# Model Engine News, Westbury's Spartan



## Anatol (Apr 23, 2018)

Through this site I've been introduced to Westbury's Spartan uniflow engine. (thanks!). I've done some searching and found a repository of some of his work at  
http://www.modelenginenews.org/index.html
But I can't get access to the plans and the email address is defunct. 
I'm sure many here know the News and those involved.

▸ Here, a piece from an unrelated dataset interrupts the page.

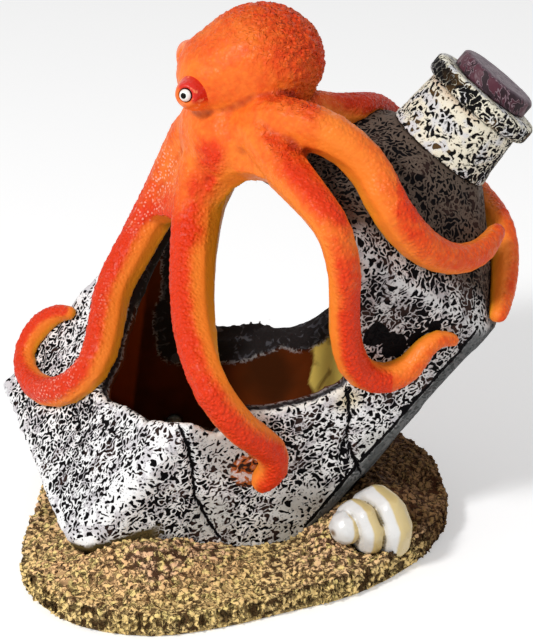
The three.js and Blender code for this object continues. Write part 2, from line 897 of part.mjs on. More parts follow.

Does anyone know where I can find/access plans to Westbury's (steam) engines, and possibly other gems featured on that site? 
thanks!


----------



## Mechanicboy (Apr 23, 2018)

Anatol said:


> http://www.modelenginenews.org/index.html
> But I can't get access to the plans and the email address is defunct.
> 
> thanks!



Ron Chernich has died after a long illness, which he bore with amazing stoicism in march 2014.


----------



## Mechanicboy (Apr 23, 2018)

Anatol said:


> I'm sure many here know the News and those involved. Does anyone know where I can find/access plans to Westbury's (steam) engines, and possibly other gems featured on that site?
> thanks!



Here is the plan.. http://www.traplet.com.au/spartan-m8


----------



## fcheslop (Apr 23, 2018)

Although I cannot see the engine you mention This link may help you or others
https://rclibrary.co.uk/title_details.asp?ID=2122
cheers


----------



## Mechanicboy (Apr 23, 2018)

fcheslop said:


> Although I cannot see the engine you mention This link may help you or others
> https://rclibrary.co.uk/title_details.asp?ID=2122
> cheers



The link is the the combustion model engines..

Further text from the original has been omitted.